In the section with the above heading, I say “To move beyond polarization, we need leadership to help us transcend partisanship, to develop our social capital, to generate collective intelligence and wisdom, and to see life from more holistic perspectives. I explore each of these more in the sections that follow.” In each section I then provide resources – writings, groups, perspectives, processes – to aid further understanding and action.

Under “moving beyond polarization”, I talk about independent voters (noted above) and transpartisans (most of whom hold partisan views but actively seek creative engagement with “opposing” partisans), as well as what I call “deliberative post-partisans” (like myself) who believe we need to move beyond partisanship altogether and that citizen deliberations are a potent tool for doing that. Citizen deliberative councils (naturally) loom large in my recommendations here.

Under “developing social capital”, I note that social capital is about relationships – “the social fabric” – in its two manifestations: bonding capital (among like-minded folks) and bridging capital (among people from diverse groups and beliefs). In social capital terms, polarization strengthens bonding capital by demolishing bridging capital. (I just noticed that it’s like accumulating financial capital by destroying natural capital.) Bridging capital can be developed through social activities (where controversial topics may be tacitly set aside) and through bridging conversations that can range from “getting to know you better” to delving into controversial topics with mutual respect and real listening. It can also be developed by engaging in conflict resolution – or deeper conflict transformation – and by community organizing approaches that strategically nurture connectivity among diverse people (for which I give numerous intriguing examples).

Under “generating collective intelligence and wisdom” I explore conditions that support collective learning, especially at the level of communities and whole societies. I particularly note the major role of journalism, which too often serves polarization but could just as well bring drama and insight to the discoveries we all need to make together.

Under “developing more holistic perspectives”, I note that “Polarization is grounded in a worldview of separateness, disconnection, and conflict.
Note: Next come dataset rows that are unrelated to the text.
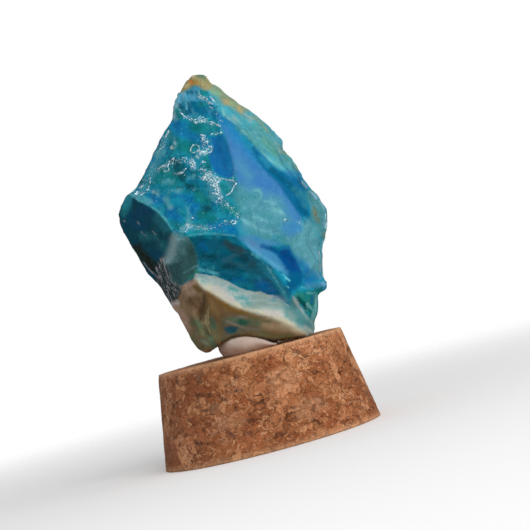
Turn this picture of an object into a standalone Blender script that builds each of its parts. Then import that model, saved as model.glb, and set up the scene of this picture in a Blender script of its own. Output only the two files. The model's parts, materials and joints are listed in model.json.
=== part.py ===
"""A rough piece of blue opal, stuck with a pat of putty on a tapered cork stand.

Metres, +Z up. The origin is the centre of the cork's base, and -Y is the side that the stone shows.
"""

import math

import bmesh
import bpy
from mathutils import Matrix, Vector
from mathutils.geometry import delaunay_2d_cdt

MM = 0.001

# The cork stand is a slice of a tapered stopper.
CORK_HEIGHT = 17.8 * MM
CORK_BASE_RADIUS = 21.5 * MM
CORK_TOP_RADIUS = 18.3 * MM
CORK_RIM_ROUND = 0.35 * MM
CORK_SIDES = 72

# The pat of putty between the cork and the stone, in millimetres over the cork's top.
PUTTY_CENTRE = (0.2, -3.6, 1.7)
PUTTY_HALF_SIZE = (5.7, 6.2, 2.7)
TOUCHING_GAP = 0.3 * MM

# The stone's landmarks are in millimetres: x, depth y, and z over the cork's top. Those of the outline
# and the front are where they look to be from EYE, on the plane y = 0, so that they can be read
# against a front view. Those of the back are where they are.
EYE = (7.2, -310.0, 7.0)
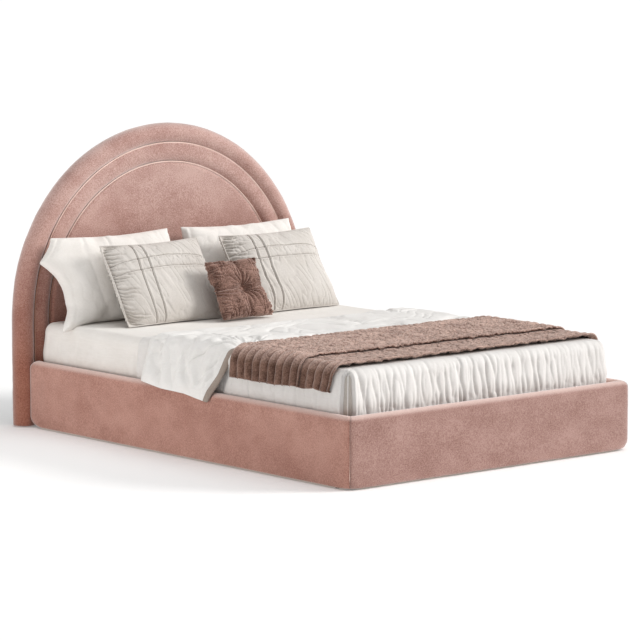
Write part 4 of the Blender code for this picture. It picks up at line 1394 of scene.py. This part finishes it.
# ---- stage, lights and camera ----------------------------------------------------------------
def build_stage():
    bpy.ops.mesh.primitive_plane_add(size=180, location=(0, 0, 0))
    floor = bpy.context.object
    floor.name = "studio_floor"
    look = Look("studio_floor_paint", (0.90, 0.90, 0.90), 0.9, Specular_IOR_Level=0.1,
                Emission_Color=(1, 1, 1), Emission_Strength=0.145)
    floor.data.materials.append(look.material)


def aimed(name, data, place, way):
    """A lamp or camera at a place that looks along a way."""
    made = added(name, data)
    made.location = place
    made.rotation_euler = way.to_track_quat("-Z", "Y").to_euler()
    return made


def far_light(name, toward, power, spread, colour=(1, 1, 1)):
    """A distant lamp that shines from a direction, soft by its spread in degrees."""
    data = bpy.data.lights.new(name, "SUN")
    data.energy = power
    data.angle = math.radians(spread)
    data.color = colour
    toward = Vector(toward)
    aimed(name, data, 6 * toward.normalized(), -toward)


def near_light(name, place, aim, size, power, colour):
    data = bpy.data.lights.new(name, "AREA")
    data.shape = "DISK"
    data.size = size
    data.energy = power
    data.color = colour
    aimed(name, data, place, Vector(aim) - Vector(place))


def build_lights():
    bpy.context.scene.view_settings.view_transform = "Standard"
    world = bpy.data.worlds.new("studio")
    bpy.context.scene.world = world
    world.use_nodes = True
    backdrop = world.node_tree.nodes["Background"]
    backdrop.inputs["Color"].default_value = (1.0, 1.0, 1.0, 1)
    backdrop.inputs["Strength"].default_value = 0.33
    far_light("key", (0.80, -0.60, 0.44), 2.45, 22, (1.0, 0.985, 0.965))
    far_light("overhead", (0.15, -0.16, 1.0), 1.16, 60)
    near_light("left_fill", (-3.2, 0.45, 0.50), (-0.77, 0.2, 0.4), 0.95, 21, (1.0, 0.97, 0.94))


def build_camera():
    data = bpy.data.cameras.new("photo_view")
    data.sensor_width = 36
    data.lens = 200.34
    data.clip_end = 200
    bpy.context.scene.camera = aimed("photo_view", data, (-9.688, -11.347, 2.412),
                                     Vector((0.64487, 0.75365, -0.12710)))


build_camera()
build_lights()
build_stage()
dress_frame()
build_headboard()
build_rails()
build_mattress()
build_sheet()
build_coverlet()
build_duvet()
build_throw()
build_pillows()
It has a hard time flourishing in a consciousness or culture that recognizes something fundamentally whole about reality and life and that we are all part of, expressions of, and/or intimately connected to that wholeness and each other.” Systemic, sacred, integral, evolutionary worldviews, practices, and institutions are needed to help cultures become more wholesome and thus less polarized.

And, because I wrote the article for Integral Leadership Review, I concluded it with these two paragraphs:

“Integral leaders who wish to counter the incapacitating spread of polarization have [in this article] ample tools available to shift people’s awareness and behaviors, to shift our cultures’ assumptions and stories, and to transform the structures and processes that our social systems use to shape our lives.

“In particular we have powerful conversational technologies to help diverse and conflicted people use their differences creatively to realize more of what’s going on and come to useful conclusions and policies together that include and transcend their previously discordant views. Practicing and institutionalizing these conversational approaches greatly enhance our capacity to be not only collectively intelligent, but collectively wise.”

For some of you, I hope this summary has proven interesting all by itself. For a few I hope it inspires further exploration into the details of my longer article.


* My engagement with ILR regarding my article was a chaotic editing enterprise. I sent a draft and then some ideas for additions. An editor sent me a suggestion for reorganizing the text which I didn’t understand so I queried – but I never received a response. I stressed to them that it was just a draft and would at least need formatting (embedding links and replacing all-caps with bold and italics) and I was told that they’d do the formatting. Now, to my surprise, I find my draft uploaded into the journal as the final article – with one very bad newly added glitch in the middle where the phrase “People who identify as ‘transpartisans'” – which was supposed to begin a new bullet point – got collapsed with a link for which belonged in the previous section – totally derailing what basic formatting I’d done to keep the flow of meaning on target. Except for that one big glitch, the presentation is ok, if not smoothly professional. Enjoy it!